Ronaldo Fraga não veio para aplaudir o seu meio, e sim questioná-lo. Esta foi a sensação deixada pelo estilista, um dos participantes do Brasília Cidade Design. O evento, que aconteceu em agosto, promoveu palestras, mentorias e oficinas com a temática Design Social, Inovação e Sustentabilidade.
“Quase tudo que a gente faz no design, não precisamos mais. A gente não precisa de mais de roupa, sapato, cadeira ou casa. Já temos tudo isso para uns trezentos anos”, afirma.
O estilista apresentou coleções com diferentes temáticas sociais. Na foto, trabalho realizado a partir do debate de imigração e refúgio (Foto: Nicolàs Villalobos).
Para além de dados relacionados à sustentabilidade, “a indústria da Moda é a terceira que mais produz resíduos e polui o meio ambiente. Há de se pensar duas vezes que produto é esse”, Fraga puxa a audiência pela sensibilidade do seu engajamento, pela maneira como inclui essas informações no seu trabalho.
“Moda fala de economia, antropofagia, história, laço, cultura, política.

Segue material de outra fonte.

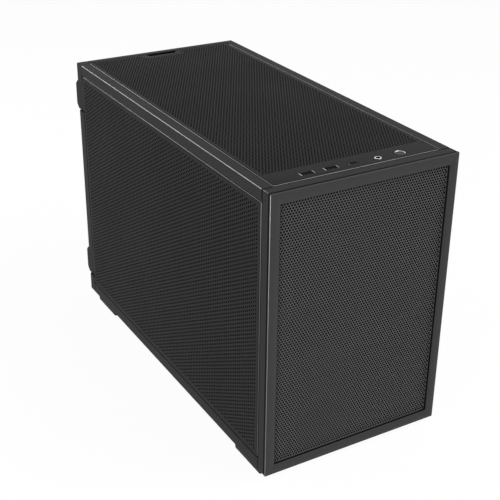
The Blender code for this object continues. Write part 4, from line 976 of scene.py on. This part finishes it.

Foi por essa porta que eu entrei. Se hoje é normal contar uma história por ela, quando eu comecei não era bem assim. Eu recebia muita crítica de que aquilo que eu fazia parecia algo ‘carnavalesco’, de forma pejorativa”, lembra.
Diálogos sensíveis
Diálogo é uma palavra que segue o designer mineiro desde 1997, quando lançou a marca. Hoje, com mais de 40 coleções ao total, ele é conhecido por trazer à tona temáticas que, equivocadamente, são pouco associadas à Moda.
Ronaldo Fraga já abordou a questão de gênero com modelos transexuais e ressignificou o desastre de Brumadinho com a ajuda de bordadeiras da região. Em 2016, colocou idosos, refugiados e modelos plus size na passarela.
Registros de algumas dessas produções e conceitos foram levados ao encontro com a audiência. O designer mostrou vídeos de bastidores como exemplos bem produzidos do que chama de terreno espinhoso:
“A arte tem o poder de enxergar poesia em terreno árduo. E, às vezes, a Moda também”, ressalta.
Instrumento social
O designer cria com vontade de abraçar o mundo e de curá-lo. Ele usa a Moda como um instrumento de comunicação; catalisadora.
“Funciono como pontes entre esses Brasis com distâncias oceânicas cada vez maiores”. Incentivando sempre a visão aguçada sobre o mundo, afirma: “eu tenho certeza que educação e informação não estão só na academia. Podem estar, também, em uma coleção”, reflete.
Sobre o desfile com mulheres trans, ele explica que a ideia surgiu a partir do contato com matérias e dados alarmantes. “Vi uma conexão que tem tudo a ver com a Moda: o poder da escolha da roupa, quando ela se casa com isso que muita gente chama de alma através do uso de um salto, sutiã, vestido”, relaciona.
Ronaldo relembra os dias seguintes ao show: “uma delas me mandou uma mensagem falando que tinha sido transformador, porque o pai não falava com ela há 5 anos e, quando a viu na capa de um jornal, enviou um e-mail dando os parabéns”, fala sobre uma das garotas do grupo, composto por uma dona de casa, bancária, prostituta e funcionária pública.
Novos talentos
Aos que estão ingressando no design de moda, o estilista aconselha:
“É importante ter um olhar difuso. Moda é mais que roupa. Fujam das revistas, ali já está pronto. É importante que esse novo profissional esteja ligado não só às questões da criação em si, não só à economia, mas às pessoas do nosso tempo. Se não, corre o risco de repetir uma coisa caduca”, finaliza.